**Written exercise**
Across the listing below, count the lines that mention the string "name". Reply with the figure only.

Start Entries shown

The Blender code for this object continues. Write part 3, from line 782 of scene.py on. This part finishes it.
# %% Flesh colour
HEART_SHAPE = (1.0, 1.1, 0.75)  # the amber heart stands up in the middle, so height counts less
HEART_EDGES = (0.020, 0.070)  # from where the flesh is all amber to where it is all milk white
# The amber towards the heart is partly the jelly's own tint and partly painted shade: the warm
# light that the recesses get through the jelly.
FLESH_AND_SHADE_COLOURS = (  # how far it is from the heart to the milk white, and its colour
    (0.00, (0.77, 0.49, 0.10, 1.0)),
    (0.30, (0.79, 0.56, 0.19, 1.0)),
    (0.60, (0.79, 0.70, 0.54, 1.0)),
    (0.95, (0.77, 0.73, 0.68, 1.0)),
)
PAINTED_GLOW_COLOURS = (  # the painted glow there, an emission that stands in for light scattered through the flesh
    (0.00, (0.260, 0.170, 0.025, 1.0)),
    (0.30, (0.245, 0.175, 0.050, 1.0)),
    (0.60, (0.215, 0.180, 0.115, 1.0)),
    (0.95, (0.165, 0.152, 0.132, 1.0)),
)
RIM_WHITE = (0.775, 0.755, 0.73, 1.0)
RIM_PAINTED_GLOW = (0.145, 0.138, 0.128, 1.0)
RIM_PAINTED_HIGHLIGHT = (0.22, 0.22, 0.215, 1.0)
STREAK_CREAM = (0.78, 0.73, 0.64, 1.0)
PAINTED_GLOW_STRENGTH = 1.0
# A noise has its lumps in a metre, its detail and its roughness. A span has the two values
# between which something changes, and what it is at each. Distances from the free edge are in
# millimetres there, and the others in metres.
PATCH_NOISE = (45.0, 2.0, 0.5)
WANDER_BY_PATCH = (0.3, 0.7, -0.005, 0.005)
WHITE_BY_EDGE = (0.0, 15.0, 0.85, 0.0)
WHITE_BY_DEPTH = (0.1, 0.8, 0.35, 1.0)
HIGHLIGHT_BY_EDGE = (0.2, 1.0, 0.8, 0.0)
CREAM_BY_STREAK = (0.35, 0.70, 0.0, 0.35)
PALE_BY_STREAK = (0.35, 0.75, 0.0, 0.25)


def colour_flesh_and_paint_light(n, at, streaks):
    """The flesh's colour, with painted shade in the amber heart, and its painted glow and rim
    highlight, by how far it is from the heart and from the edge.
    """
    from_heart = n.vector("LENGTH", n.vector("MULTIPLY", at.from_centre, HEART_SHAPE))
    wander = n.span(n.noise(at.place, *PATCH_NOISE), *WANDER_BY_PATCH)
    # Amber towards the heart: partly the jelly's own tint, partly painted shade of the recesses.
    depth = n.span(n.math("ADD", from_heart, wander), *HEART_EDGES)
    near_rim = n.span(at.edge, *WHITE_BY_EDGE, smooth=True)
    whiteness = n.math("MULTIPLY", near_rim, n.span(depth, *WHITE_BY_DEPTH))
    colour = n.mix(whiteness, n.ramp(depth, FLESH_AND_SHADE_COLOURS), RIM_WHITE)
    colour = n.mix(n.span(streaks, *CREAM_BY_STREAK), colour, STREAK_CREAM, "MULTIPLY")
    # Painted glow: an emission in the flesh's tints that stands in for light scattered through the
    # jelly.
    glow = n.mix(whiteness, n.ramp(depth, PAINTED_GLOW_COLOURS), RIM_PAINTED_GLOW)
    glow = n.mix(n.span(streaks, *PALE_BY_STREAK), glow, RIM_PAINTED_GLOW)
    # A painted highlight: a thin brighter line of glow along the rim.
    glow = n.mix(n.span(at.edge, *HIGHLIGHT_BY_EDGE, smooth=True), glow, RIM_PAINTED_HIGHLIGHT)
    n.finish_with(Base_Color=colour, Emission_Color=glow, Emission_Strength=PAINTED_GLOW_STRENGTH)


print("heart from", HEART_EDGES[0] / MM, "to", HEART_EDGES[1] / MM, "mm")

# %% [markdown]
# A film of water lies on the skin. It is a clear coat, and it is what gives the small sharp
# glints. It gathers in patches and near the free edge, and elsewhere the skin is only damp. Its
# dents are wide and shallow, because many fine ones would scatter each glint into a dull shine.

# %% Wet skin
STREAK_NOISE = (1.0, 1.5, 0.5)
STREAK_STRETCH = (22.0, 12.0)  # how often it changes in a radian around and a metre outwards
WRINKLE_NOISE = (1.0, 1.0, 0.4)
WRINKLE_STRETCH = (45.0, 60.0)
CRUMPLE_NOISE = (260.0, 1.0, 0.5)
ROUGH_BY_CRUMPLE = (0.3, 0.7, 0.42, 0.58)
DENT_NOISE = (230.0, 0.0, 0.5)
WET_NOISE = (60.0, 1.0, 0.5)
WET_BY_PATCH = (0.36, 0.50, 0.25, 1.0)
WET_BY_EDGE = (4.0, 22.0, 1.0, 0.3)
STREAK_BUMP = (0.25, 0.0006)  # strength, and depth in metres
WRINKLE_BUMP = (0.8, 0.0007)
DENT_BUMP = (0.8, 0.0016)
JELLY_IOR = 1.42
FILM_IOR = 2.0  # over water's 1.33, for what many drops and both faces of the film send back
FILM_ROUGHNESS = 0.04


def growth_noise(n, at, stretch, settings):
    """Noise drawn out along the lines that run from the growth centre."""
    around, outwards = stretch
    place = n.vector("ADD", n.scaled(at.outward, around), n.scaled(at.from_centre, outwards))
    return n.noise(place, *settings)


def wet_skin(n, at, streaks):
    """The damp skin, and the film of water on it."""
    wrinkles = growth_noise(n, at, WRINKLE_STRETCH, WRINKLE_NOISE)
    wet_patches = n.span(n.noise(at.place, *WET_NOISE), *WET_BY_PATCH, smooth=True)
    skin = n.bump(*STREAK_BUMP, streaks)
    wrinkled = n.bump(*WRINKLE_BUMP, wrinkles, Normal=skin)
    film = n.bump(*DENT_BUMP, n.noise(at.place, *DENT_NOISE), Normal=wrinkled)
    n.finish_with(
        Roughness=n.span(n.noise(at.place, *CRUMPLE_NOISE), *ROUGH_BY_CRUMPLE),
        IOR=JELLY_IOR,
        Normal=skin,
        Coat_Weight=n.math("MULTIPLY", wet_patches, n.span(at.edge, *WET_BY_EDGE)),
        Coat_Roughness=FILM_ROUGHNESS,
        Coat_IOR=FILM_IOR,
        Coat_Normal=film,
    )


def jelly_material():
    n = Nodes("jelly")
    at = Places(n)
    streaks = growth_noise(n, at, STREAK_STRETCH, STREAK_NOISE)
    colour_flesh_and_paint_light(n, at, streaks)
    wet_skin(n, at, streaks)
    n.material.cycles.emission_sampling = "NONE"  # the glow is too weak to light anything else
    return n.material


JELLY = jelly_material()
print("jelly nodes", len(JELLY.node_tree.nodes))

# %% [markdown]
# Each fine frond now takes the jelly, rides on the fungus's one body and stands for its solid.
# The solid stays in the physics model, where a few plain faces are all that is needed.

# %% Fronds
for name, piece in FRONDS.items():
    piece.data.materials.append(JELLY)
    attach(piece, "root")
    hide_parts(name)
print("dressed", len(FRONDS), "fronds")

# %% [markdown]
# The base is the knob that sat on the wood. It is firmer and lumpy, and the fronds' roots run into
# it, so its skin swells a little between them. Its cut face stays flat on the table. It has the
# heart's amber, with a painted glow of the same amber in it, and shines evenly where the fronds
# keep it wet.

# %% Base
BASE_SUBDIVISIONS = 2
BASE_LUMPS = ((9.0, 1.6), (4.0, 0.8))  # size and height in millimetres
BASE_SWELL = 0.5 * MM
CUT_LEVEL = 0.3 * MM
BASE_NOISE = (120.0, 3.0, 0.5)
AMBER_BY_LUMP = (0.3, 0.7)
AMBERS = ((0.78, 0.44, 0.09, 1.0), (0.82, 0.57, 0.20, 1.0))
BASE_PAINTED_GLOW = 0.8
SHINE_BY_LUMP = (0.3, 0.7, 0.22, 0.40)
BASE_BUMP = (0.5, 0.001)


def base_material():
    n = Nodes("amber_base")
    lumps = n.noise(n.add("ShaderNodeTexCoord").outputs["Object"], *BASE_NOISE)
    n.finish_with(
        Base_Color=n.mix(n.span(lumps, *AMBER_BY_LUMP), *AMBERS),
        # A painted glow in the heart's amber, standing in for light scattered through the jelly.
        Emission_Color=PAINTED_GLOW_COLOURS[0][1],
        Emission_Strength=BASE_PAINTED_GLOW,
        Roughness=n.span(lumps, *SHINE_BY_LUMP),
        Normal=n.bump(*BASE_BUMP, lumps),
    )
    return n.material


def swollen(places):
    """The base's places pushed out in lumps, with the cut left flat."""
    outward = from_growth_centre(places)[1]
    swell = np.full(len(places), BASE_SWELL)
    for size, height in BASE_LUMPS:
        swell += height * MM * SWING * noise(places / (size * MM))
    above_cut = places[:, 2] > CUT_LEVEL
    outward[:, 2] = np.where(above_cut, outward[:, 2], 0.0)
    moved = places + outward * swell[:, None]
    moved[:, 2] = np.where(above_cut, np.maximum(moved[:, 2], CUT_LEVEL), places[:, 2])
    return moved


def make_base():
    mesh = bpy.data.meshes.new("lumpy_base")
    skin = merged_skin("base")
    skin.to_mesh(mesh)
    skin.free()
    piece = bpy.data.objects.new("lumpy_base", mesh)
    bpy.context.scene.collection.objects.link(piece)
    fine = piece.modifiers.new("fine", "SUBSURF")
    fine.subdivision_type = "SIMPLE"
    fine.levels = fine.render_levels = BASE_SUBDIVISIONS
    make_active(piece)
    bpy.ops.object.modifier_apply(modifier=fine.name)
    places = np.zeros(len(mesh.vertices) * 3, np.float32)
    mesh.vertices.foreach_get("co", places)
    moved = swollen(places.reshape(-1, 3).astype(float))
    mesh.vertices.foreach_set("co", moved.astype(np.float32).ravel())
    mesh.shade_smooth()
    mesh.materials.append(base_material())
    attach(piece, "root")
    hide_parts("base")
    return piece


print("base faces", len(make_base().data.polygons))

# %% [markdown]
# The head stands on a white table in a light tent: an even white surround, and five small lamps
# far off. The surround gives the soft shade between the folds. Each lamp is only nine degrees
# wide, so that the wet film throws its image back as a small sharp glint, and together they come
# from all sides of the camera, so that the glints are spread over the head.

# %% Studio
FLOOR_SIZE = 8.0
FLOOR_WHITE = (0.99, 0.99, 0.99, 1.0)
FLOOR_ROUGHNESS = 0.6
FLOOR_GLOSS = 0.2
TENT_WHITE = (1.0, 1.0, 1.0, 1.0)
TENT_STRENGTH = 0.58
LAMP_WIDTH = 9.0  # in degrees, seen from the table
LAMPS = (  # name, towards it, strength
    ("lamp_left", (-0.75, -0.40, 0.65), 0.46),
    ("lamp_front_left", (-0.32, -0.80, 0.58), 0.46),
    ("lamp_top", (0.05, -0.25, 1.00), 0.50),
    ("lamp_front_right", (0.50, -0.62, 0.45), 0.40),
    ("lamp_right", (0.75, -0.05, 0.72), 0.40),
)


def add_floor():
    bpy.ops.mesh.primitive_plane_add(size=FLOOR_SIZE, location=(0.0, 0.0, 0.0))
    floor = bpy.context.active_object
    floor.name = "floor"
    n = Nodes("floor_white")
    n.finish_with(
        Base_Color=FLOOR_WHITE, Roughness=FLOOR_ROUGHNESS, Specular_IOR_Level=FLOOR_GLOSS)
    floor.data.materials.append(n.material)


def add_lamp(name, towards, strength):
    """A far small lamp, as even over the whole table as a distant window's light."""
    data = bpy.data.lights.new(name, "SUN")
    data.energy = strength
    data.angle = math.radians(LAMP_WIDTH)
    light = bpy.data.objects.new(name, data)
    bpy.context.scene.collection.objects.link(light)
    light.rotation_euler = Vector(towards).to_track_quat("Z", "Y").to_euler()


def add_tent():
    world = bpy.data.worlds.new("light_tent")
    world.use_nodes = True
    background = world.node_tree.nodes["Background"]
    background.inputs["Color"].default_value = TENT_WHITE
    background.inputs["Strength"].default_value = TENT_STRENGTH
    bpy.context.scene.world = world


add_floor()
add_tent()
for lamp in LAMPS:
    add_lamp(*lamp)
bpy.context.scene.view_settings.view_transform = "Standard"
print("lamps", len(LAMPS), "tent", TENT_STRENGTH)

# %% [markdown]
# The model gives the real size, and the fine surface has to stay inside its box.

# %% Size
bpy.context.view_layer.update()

End Entries shown
Start Entries shown

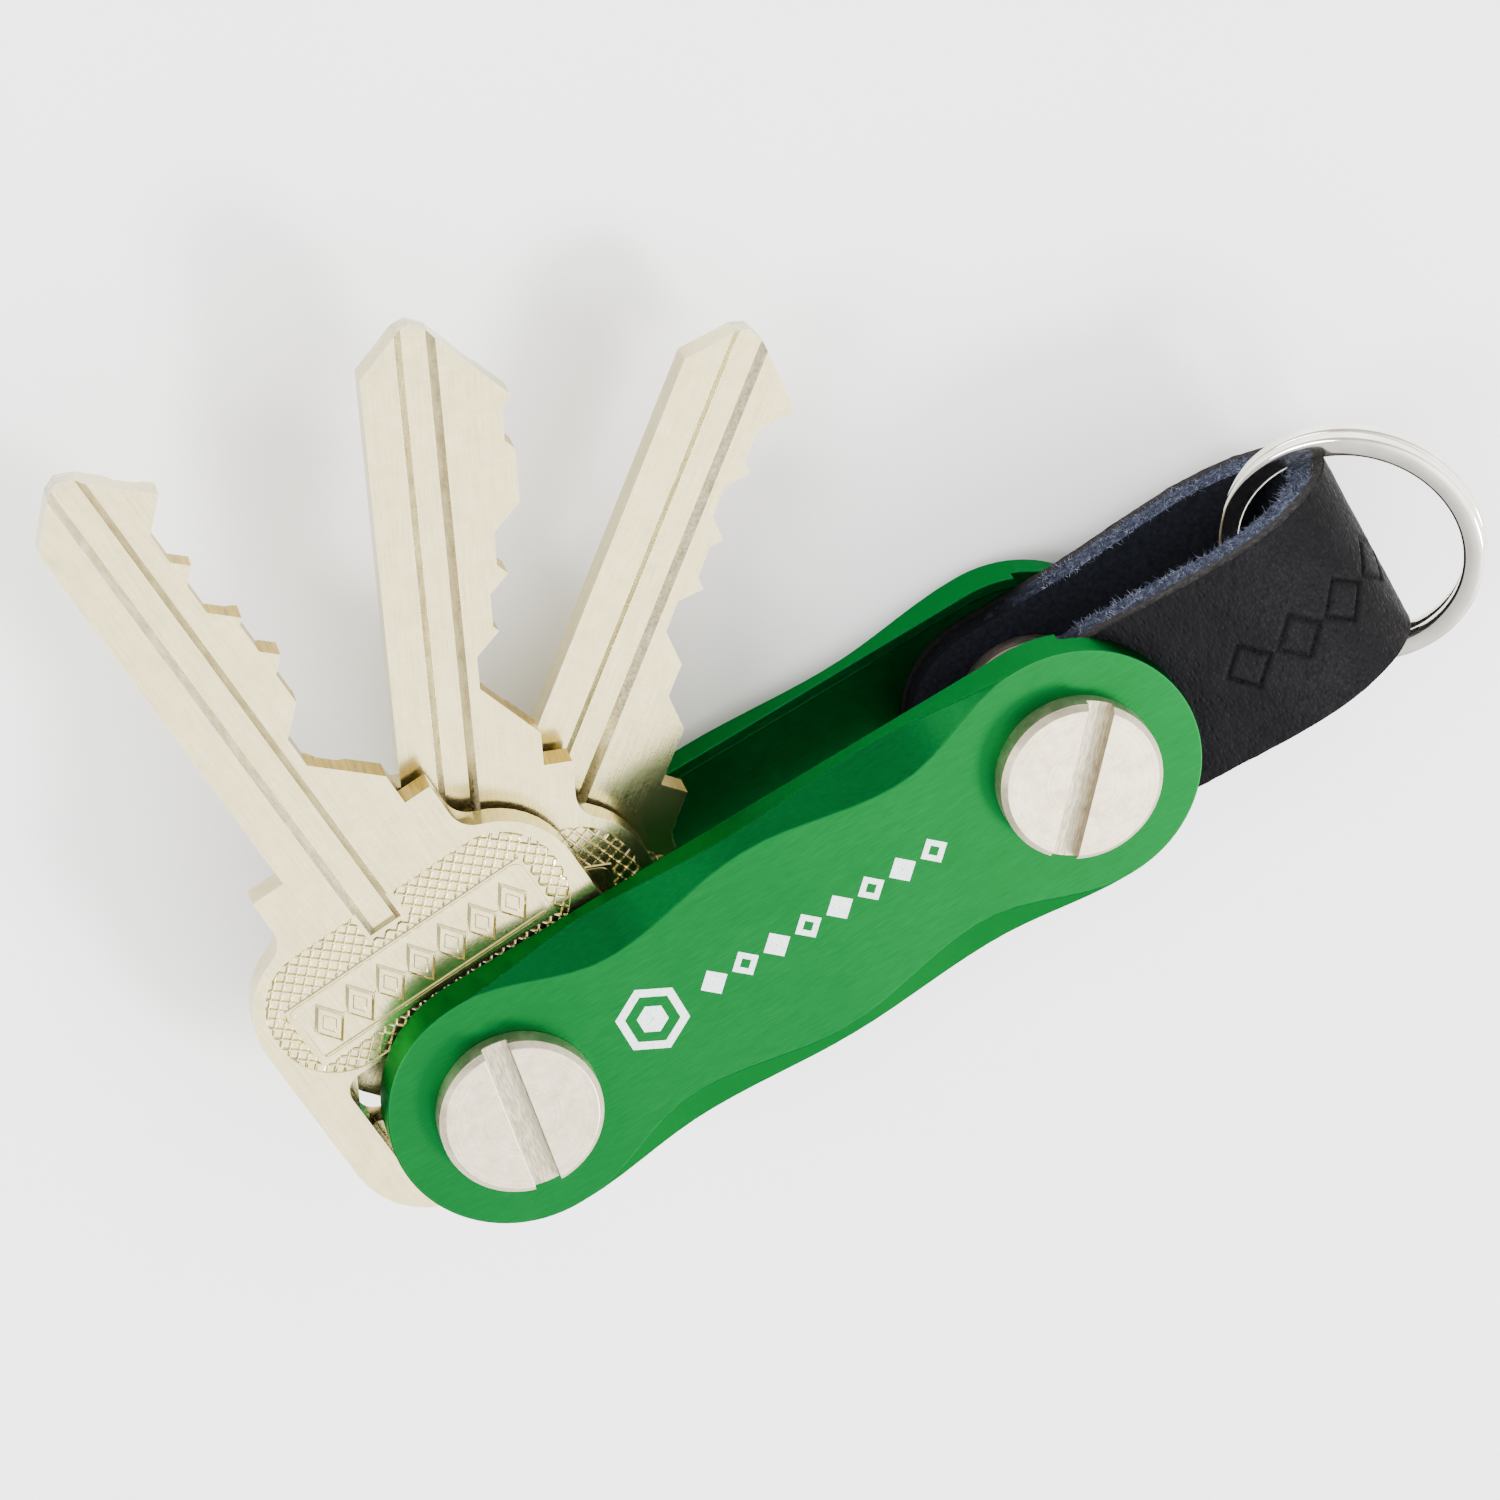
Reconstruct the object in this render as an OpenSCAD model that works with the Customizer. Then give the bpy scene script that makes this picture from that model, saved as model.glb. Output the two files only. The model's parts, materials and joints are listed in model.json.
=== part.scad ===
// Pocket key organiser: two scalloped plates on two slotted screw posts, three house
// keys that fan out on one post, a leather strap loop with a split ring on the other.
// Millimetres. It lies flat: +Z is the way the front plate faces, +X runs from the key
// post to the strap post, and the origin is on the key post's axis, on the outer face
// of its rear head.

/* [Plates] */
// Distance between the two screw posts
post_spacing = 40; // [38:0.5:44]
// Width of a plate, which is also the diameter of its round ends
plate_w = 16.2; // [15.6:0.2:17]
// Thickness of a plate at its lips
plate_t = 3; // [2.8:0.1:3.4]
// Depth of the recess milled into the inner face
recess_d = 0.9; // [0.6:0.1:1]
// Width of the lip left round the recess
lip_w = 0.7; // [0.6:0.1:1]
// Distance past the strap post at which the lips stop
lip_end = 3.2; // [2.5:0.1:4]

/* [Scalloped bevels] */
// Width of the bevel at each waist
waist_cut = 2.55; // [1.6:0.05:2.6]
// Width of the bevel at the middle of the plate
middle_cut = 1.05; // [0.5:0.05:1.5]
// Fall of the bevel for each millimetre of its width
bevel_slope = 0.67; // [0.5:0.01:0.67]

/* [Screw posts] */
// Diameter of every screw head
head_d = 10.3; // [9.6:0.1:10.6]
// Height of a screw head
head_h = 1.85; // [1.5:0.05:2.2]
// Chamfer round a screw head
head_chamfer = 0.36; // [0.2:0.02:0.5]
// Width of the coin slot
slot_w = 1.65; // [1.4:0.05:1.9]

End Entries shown
Start Entries shown

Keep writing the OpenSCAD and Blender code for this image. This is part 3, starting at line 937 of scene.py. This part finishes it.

End Entries shown

**Task output**
8